Arizona Daily Star
July 29, 2011
PHOENIX - A federal judge said Thursday that there appears to be no legal basis for a request that she order the Obama administration to do more to protect the border.
U.S. District Judge Susan Bolton noted that the state wants her to rule the federal government is failing in its mandate to protect the country from "invasion," based on the contention that Arizona and the United States are effectively being invaded by large numbers of illegal immigrants.
But the judge pointed out that the 9th U.S. Circuit Court of Appeals specifically rejected an identical argument presented by California 14 years ago.
Bolton also said Assistant Attorney General Michael Tryon may be on no more legally secure footing in a separate contention that the federal government is breaking its own law by refusing to fully reimburse Arizona for the cost of incarcerating illegal immigrants who have violated state laws. Instead, Arizona and other states with similar costs get what Tryon called "pennies on the dollar."
"Everyone is getting pennies on the dollar," Bolton responded, noting that Congress has never appropriated enough money to cover all of the costs of all of the states. "I don't have the authority to tell Congress to give the Department of Justice more money."
Thursday's hearing was on a request by the Obama administration that Bolton throw out the claims the state filed against the federal government earlier this year, which are actually counterclaims to the decision by the administration to challenge the key provisions of SB 1070, last year's far-reaching measure designed to give state and local police more power to detain and arrest illegal immigrants.
Bolton has so far sided with the federal government on much of that original lawsuit, enjoining the state from enforcing key provisions of the law until there can be a full trial on the merits. And that is unlikely to occur before next year.
Gov. Jan Brewer, who attended Thursday's hearing, said afterward that she remains hopeful Bolton will allow the state to pursue its claims, despite the judge's comments.
"We know it's an uphill battle," Brewer said.
"I understand there was a precedent set," the governor said of the 14-year-old appellate court ruling. But Brewer said "things have changed" since then.
Tryon tried the same argument in court. For example, he said, Congress has since passed a law requiring the Department of Homeland Security - which did not exist at the time - to gain "operational control" of the border.
Bolton did not appear to buy that argument.
She said the 9th Circuit has ruled the requirement of the federal government to protect its citizens from invasion refers only to actions by a foreign power.

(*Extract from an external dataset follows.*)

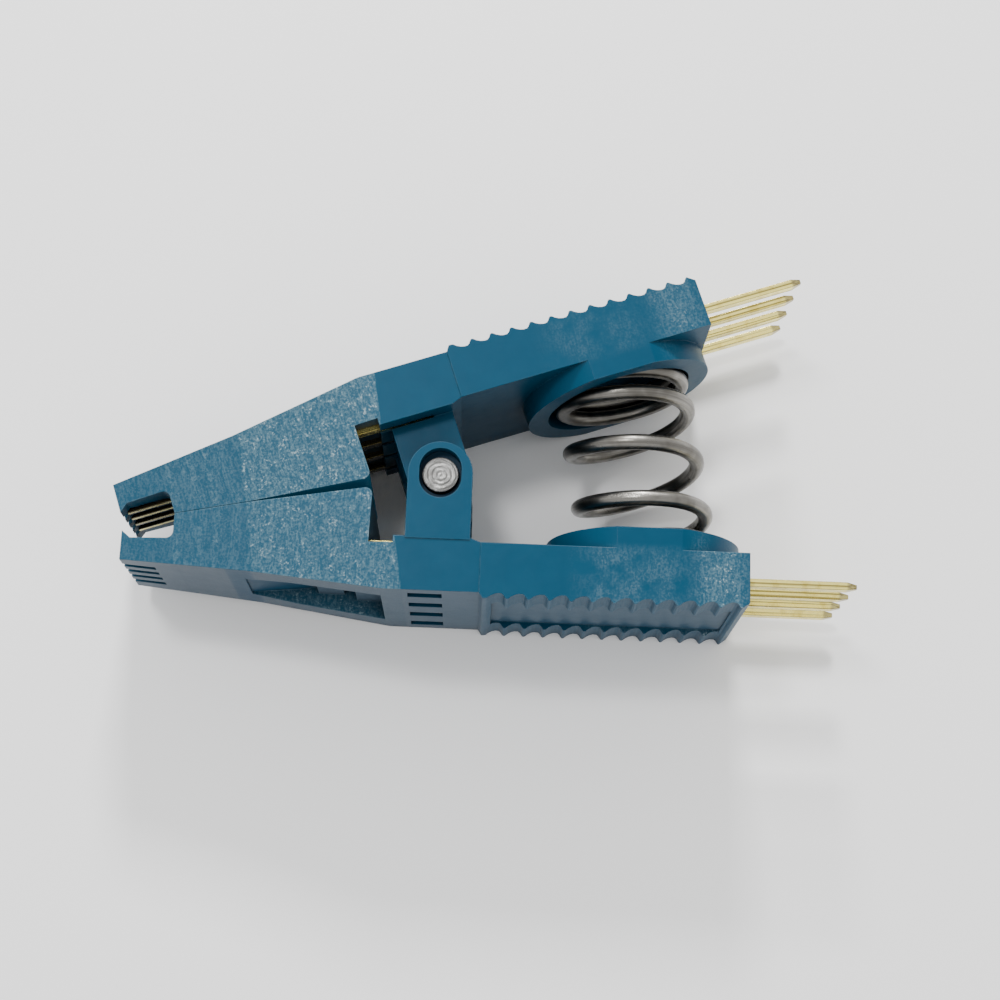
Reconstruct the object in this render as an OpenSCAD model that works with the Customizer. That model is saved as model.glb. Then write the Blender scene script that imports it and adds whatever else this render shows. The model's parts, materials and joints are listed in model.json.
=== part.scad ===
// IC test clip for an eight-lead small-outline chip, jaws closed, lying on its side.
// The hinge's axis runs along Z. Z = 0 is the side that the clip rests on, Y = 0 is the
// plane where the jaws meet, and X = 0 is halfway along the clip. Each arm is drawn in its
// own axes: s runs along the handle from the hinge towards the tail, and t runs from the
// hinge out to the arm's outer face.

/* [Arms] */
// Width of both arms at the hinge and the handles
body_w = 10.5; // [9.8:0.1:12]
// Angle between each handle and the plane where the jaws meet
arm_angle = 9.7; // [9:0.1:10.3]
// Hinge axis to the tail end of a handle
tail_l = 17.25; // [17.1:0.05:20]
// Hinge axis to the outer face of a handle
outer_t = 6.7; // [6.6:0.05:7.2]
// Thickness of a handle at its tail end
handle_thick = 2.82; // [2.5:0.02:3]
// Extra plastic inside the handle around the hinge ears
root_pad = 0.22; // [0:0.02:0.3]
// How far the sides around the hinge stand back from the sides of the handles
side_step = 0.05; // [0:0.01:0.2]

/* [Jaws] */
// Hinge axis to the tip of the nose
nose_l = 17.7; // [17:0.1:19]
// Width of the nose at its tip
nose_w = 6.6; // [6:0.1:8]
// Plastic outside the chip pocket at the tip
tip_thick = 1.27; // [1:0.01:1.6]
// Hinge axis to the knee, where the nose starts to swell faster
knee_l = 10.5; // [10:0.1:12]
// Hinge axis to the outer face at the knee
knee_t = 5.78; // [5.6:0.02:6]
// Width of the nose at the knee
knee_w = 8.3; // [7.8:0.1:9]
// Hinge axis to the shoulder, where nose and handle meet
shoulder_l = 2.85; // [2.7:0.05:3.4]
// Hinge axis to the rear wall of the nose block
block_l = 3.8; // [3.6:0.05:4.2]
// Length of the jaw faces that touch, behind the chip pocket
bite_l = 4.2; // [3:0.1:6]
// Gap between the jaw faces at the rear of the nose block
rear_gap = 0.5; // [0.2:0.05:0.8]
// Gap left between the closed jaws
bite_gap = 0.03; // [0.02:0.01:0.1]
// Radius of the rear corner of the jaw face
corner_r = 0.4; // [0.1:0.05:0.6]

/* [Chip pocket] */
// Length of the pocket that takes the chip
pocket_l = 2.92; // [2.4:0.02:3.4]
// Height of the lip that hooks under the chip's leads
lip_h = 0.4; // [0.2:0.02:0.5]
// Length of the slope behind the lip
lip_l = 0.48; // [0.3:0.02:0.8]
// Radius in the inner corner of the pocket
pocket_r = 0.4; // [0.1:0.05:0.6]
// Width of the slots in the tip, one over each contact
comb_slot_w = 0.6; // [0.5:0.02:0.8]
// Length of those slots
comb_slot_l = 1.85; // [1.4:0.05:2.4]

/* [Contacts] */
// Distance between contacts at the nose, which is the chip's lead pitch
lead_pitch = 1.27; // [1:0.01:1.27]
// Distance between posts at the tail
post_pitch = 2.54; // [2:0.01:2.6]
// Hinge axis to the inner edge of a contact
contact_t = 3.75; // [3.65:0.01:3.85]
// How far a contact stands out of the pocket's roof
contact_proud = 0.2; // [0.1:0.01:0.3]
// Thickness of the contact strip
strip_thick = 0.45; // [0.3:0.01:0.5]
// Width of the contact strip at the nose
lead_w = 0.42; // [0.3:0.02:0.46]
// Width of the contact strip at the tail
post_w = 0.6; // [0.4:0.02:0.7]
// Hinge axis to the middle of a tail post
post_t = 5.28; // [5.25:0.01:5.4]
// Length of a post outside the handle
post_l = 6.1; // [5:0.1:9]
// Length of the bevels at the post's end
post_bevel = 0.55; // [0.2:0.05:0.8]

/* [Hinge] */
// Diameter of the hinge pin
pin_d = 2; // [1.6:0.05:2.2]
// Radial clearance of the pin in the outer ears
pin_clear = 0.05; // [0.02:0.01:0.08]
// How far the pin's ends stand back from the side faces
pin_recess = 0.42; // [0.2:0.02:0.6]
// Width of a hinge ear
ear_w = 3.6; // [3.4:0.05:3.8]
// Thickness of an outer ear
outer_ear_thick = 1.3; // [1.2:0.05:1.4]
// Thickness of an inner ear
inner_ear_thick = 1.6; // [1:0.05:2]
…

Varu Chilakamarri, an assistant U.S. attorney general, agreed that federal law does require Homeland Security to achieve "operational control" of the border. But she said Congress set that only as a goal, leaving it up to Homeland Security Secretary Janet Napolitano to determine exactly how to achieve it.
"She is the only one who has an eye across the entire border," Chilakamarri said.
Similarly, Chilakamarri said there is no basis for the state to demand that Homeland Security build more miles of fence along the Arizona-Mexico border.
She said that while Congress directed the agency to build 700 miles of fence, lawmakers provided no deadline. And Chilakamarri said Congress left it up to Napolitano to decide where to put that along the nearly 2,000-mile international border.
That means Arizona cannot seek a court order demanding that Arizona get more miles of fence, Chilakamarri said. At this point, she said, 649 miles have been constructed, with more than 300 miles of that in Arizona.
The state's claim over its prison costs springs from a federal law requiring the Justice Department to reimburse states for locking up people here illegally who have been convicted of violating state laws.
The law authorizes funding at $950 million a year. But the Obama administration has requested - and Congress has authorized - only a fraction of that amount. That amount is split among the states based on the number of inmates.
Bolton told Tryon that judges cannot tell the Justice Department how to divide up its money. Tryon, however, said the formula amounts to an "abuse of discretion" by the agency, something that is within the judge's power.